The appellants argue that since four years elapsed before respondents brought their action, they should be barred by the doctrine of laches. [4] Long delays in assertion of rights can be the basis of denial of mandatory injunctive relief. ( Fay Securities Co. v. Mortgage Guar. Co. (1940), 37 Cal.App.2d 637, 642 [ 100 P.2d 344].) [5] However, there is no hard-and-fast rule as to the length of time which operates to bring about laches; much depends upon the peculiar circumstances of the case, and since a large discretion is confided to the trial judge, an appellate court will not interfere with his conclusion unless manifestly an injustice is done. ( Dufour v. Weissberger (1916), 172 Cal. 223, 225 [ 155 P. 984]; Pratt v. Pratt (1919), 43 Cal.App. 261, 279 [ 184 P. 956]; Hopson v. National Union of Marine Cooks Stewards (1953), 116 Cal.App.2d 320, 325-326 [ 253 P.2d 733].) It must be noted that during this four-year period, the respondents were faced with four different owners with which to deal. Further, no circumstances are disclosed in the record which justify our interference with the trial court's conclusion.

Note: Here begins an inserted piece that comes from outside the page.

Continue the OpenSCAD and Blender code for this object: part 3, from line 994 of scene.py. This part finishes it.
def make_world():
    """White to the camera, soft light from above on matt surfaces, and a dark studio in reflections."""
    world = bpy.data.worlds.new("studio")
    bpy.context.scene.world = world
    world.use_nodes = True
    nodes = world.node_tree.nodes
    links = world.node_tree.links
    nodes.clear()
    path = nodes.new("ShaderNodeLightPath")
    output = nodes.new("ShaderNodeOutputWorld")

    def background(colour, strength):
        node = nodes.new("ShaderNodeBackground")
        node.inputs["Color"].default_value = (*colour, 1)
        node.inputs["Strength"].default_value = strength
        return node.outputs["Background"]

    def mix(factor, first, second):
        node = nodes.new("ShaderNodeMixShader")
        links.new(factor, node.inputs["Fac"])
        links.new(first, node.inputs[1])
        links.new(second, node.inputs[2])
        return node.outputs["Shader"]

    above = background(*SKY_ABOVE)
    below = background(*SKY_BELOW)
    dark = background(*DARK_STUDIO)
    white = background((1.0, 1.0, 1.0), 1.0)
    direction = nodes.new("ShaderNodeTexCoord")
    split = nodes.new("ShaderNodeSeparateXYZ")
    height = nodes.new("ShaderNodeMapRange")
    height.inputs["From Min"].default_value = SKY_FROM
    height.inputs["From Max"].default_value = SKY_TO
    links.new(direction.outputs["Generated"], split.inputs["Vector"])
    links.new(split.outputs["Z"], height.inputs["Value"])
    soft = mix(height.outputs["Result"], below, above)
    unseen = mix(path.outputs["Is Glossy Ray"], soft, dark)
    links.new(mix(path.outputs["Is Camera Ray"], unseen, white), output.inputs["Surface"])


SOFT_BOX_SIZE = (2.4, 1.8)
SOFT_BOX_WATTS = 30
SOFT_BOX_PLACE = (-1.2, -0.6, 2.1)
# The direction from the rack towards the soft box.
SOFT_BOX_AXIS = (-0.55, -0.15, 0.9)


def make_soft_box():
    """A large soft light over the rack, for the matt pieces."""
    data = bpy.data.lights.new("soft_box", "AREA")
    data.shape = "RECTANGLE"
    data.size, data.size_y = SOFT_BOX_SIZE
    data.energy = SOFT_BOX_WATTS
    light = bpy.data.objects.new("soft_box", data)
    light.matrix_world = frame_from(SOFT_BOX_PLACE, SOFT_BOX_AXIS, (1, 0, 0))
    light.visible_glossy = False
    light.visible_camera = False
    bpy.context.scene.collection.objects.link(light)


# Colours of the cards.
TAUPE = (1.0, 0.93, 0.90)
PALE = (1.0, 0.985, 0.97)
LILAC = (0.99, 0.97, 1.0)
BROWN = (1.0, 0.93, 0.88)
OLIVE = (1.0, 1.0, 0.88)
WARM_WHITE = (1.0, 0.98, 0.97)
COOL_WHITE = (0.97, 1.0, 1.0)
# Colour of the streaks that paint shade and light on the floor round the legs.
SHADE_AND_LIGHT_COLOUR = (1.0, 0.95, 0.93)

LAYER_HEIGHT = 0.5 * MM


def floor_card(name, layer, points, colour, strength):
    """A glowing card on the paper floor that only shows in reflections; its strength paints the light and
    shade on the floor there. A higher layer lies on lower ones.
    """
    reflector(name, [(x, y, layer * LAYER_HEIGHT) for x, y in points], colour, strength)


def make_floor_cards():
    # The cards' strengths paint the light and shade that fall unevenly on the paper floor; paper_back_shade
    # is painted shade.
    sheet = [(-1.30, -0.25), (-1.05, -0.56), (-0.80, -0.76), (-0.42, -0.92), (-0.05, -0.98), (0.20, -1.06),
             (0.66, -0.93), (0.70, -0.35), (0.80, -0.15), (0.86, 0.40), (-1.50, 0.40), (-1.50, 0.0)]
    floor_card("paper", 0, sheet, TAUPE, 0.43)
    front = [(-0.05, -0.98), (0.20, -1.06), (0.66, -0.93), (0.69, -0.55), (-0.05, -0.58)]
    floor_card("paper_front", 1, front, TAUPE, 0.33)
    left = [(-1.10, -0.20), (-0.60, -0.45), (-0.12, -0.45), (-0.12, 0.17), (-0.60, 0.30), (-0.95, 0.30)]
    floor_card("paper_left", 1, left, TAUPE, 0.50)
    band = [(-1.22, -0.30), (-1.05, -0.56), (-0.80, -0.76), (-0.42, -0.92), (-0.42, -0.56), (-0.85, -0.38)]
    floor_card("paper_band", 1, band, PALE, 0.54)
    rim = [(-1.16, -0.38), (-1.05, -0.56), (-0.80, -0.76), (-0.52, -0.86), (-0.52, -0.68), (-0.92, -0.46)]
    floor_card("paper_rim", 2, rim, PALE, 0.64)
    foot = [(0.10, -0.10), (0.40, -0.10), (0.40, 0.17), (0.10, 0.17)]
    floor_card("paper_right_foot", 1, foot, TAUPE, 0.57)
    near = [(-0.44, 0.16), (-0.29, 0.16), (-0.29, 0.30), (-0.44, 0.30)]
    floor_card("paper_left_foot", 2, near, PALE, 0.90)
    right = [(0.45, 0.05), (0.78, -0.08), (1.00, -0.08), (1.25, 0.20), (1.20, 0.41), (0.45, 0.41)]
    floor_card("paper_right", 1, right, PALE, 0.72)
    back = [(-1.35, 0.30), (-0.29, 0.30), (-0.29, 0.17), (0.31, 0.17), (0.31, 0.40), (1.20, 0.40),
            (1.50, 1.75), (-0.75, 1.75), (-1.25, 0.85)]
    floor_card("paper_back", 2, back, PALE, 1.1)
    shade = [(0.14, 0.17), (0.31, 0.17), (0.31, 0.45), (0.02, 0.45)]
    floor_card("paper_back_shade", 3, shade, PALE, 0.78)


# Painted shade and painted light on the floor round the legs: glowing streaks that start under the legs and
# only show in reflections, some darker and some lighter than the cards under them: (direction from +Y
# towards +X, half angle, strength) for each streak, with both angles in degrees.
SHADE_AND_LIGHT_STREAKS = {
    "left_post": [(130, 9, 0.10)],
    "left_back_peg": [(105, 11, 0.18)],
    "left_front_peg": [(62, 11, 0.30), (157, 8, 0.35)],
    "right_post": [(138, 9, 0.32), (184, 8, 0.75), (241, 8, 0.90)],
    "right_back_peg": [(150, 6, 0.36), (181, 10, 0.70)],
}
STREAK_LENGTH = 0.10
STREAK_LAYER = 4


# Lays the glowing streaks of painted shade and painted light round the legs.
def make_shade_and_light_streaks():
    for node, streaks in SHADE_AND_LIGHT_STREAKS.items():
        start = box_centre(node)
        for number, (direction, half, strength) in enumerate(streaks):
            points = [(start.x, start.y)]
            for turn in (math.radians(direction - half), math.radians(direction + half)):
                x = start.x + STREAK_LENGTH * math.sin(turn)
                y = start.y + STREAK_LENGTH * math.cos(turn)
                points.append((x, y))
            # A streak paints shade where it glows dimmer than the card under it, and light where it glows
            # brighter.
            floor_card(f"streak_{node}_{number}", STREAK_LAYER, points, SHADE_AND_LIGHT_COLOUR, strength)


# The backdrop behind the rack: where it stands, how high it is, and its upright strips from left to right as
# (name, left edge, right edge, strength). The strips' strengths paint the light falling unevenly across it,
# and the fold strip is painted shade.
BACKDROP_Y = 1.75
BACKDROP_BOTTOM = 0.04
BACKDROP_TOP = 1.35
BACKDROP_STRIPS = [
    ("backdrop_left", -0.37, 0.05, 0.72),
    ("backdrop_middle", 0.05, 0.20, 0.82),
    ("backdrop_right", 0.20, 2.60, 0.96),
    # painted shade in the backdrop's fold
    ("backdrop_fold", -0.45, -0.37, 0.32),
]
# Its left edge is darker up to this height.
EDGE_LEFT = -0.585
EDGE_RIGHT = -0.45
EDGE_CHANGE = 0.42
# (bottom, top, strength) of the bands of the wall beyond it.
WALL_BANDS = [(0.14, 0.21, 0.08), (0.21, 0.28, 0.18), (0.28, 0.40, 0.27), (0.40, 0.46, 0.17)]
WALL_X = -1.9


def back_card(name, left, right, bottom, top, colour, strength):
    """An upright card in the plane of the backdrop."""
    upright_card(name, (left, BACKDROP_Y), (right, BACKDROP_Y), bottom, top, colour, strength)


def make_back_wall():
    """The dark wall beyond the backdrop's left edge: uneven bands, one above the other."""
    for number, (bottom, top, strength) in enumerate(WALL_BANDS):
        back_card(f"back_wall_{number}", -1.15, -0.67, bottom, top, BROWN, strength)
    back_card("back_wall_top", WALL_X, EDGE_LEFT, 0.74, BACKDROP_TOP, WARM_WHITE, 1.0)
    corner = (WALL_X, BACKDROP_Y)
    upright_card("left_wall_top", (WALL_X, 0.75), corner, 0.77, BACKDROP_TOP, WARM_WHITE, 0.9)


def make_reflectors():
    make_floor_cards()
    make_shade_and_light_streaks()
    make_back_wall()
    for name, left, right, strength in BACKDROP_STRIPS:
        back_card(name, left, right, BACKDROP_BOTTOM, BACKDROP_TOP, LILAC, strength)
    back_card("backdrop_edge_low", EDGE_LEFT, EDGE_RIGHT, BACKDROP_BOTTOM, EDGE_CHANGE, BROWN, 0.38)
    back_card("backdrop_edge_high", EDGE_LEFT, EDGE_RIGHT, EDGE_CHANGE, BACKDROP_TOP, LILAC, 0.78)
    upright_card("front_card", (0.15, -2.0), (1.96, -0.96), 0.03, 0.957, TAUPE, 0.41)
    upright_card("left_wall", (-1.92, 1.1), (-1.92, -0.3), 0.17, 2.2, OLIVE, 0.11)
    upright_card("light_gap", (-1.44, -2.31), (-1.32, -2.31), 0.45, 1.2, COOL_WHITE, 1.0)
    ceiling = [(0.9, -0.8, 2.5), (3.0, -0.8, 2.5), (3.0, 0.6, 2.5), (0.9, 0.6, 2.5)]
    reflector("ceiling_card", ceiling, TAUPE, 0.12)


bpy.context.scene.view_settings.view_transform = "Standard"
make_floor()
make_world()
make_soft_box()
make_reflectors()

Since there can be no question but that a mandatory injunction may be granted to compel an encroachment to be removed from land with which it interferes ( Phillips v. Isham (1952), 111 Cal.App.2d 537, 539-540 [ 244 P.2d 716]; Christensen v. Tucker (1952), 114 Cal.App.2d 554, 562 [ 250 P.2d 660]), and the other grounds of appeal being without merit, the judgment is affirmed.
Kaufman, P.J., and Draper, J., concurred.